President Fernando Henrique Cardoso of the Brazilian Social Democracy Party was an exception to the rule. During his eight-year tenure ahead of Lula, Brazil discovered macro-stability using responsible central-bank policy, a floating exchange rate and the goal of fiscal surpluses. The central bank adopted enhanced transparency, predictability and inflation targeting, all of which generated market confidence. The central bank also took an active role in supervising government-owned banks to avoid excesses in financing either the state or its cronies.

Under Lula and later Ms. Rousseff—who won elections in 2010 and 2014—the commitment to fiscal discipline gradually eroded. The government-owned bank Caixa Econômica Federal and the national development bank (BNDES) rapidly expanded credit. This was inflationary and risky, but the central bank ignored the problem.

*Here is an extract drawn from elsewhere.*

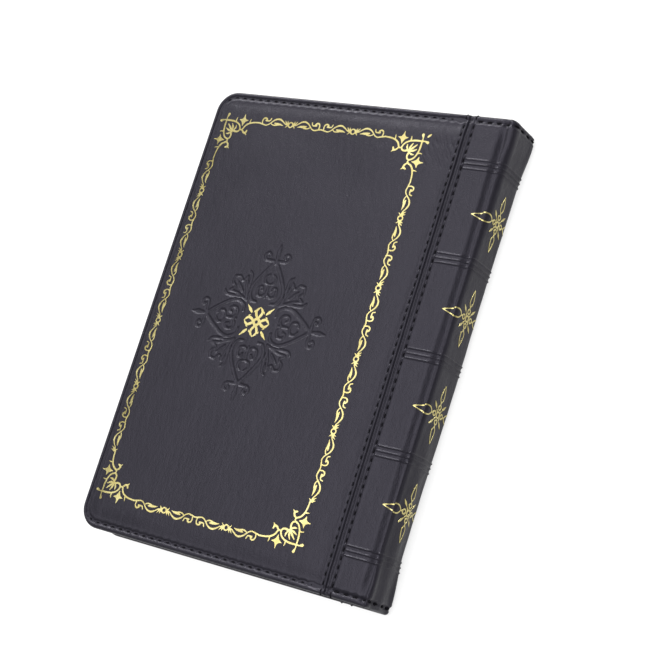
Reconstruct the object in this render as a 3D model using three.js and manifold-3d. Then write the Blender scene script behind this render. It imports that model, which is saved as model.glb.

While Lula and later Dilma were hawking Brazil as a world-class player, they did little to reduce the burden of government on entrepreneurs. The 2016 World Bank “Doing Business” survey, which studies the relative ease of entrepreneurship in 189 economies, ranks Brazil 174th in “starting a business,” 169th in “dealing with construction permits,” 130th in “registering property,” 178th in “paying taxes” and 145th in “trading across borders.” That doesn’t sound like the stuff of an economic superpower.

In late July, Lula was charged by a Brazilian federal court with obstruction of justice in a corruption investigation. Ms. Rousseff has been impeached for cooking government books and is now being tried by the senate. If political fraud for leading a nation to ruin were a crime, they both already would have been convicted.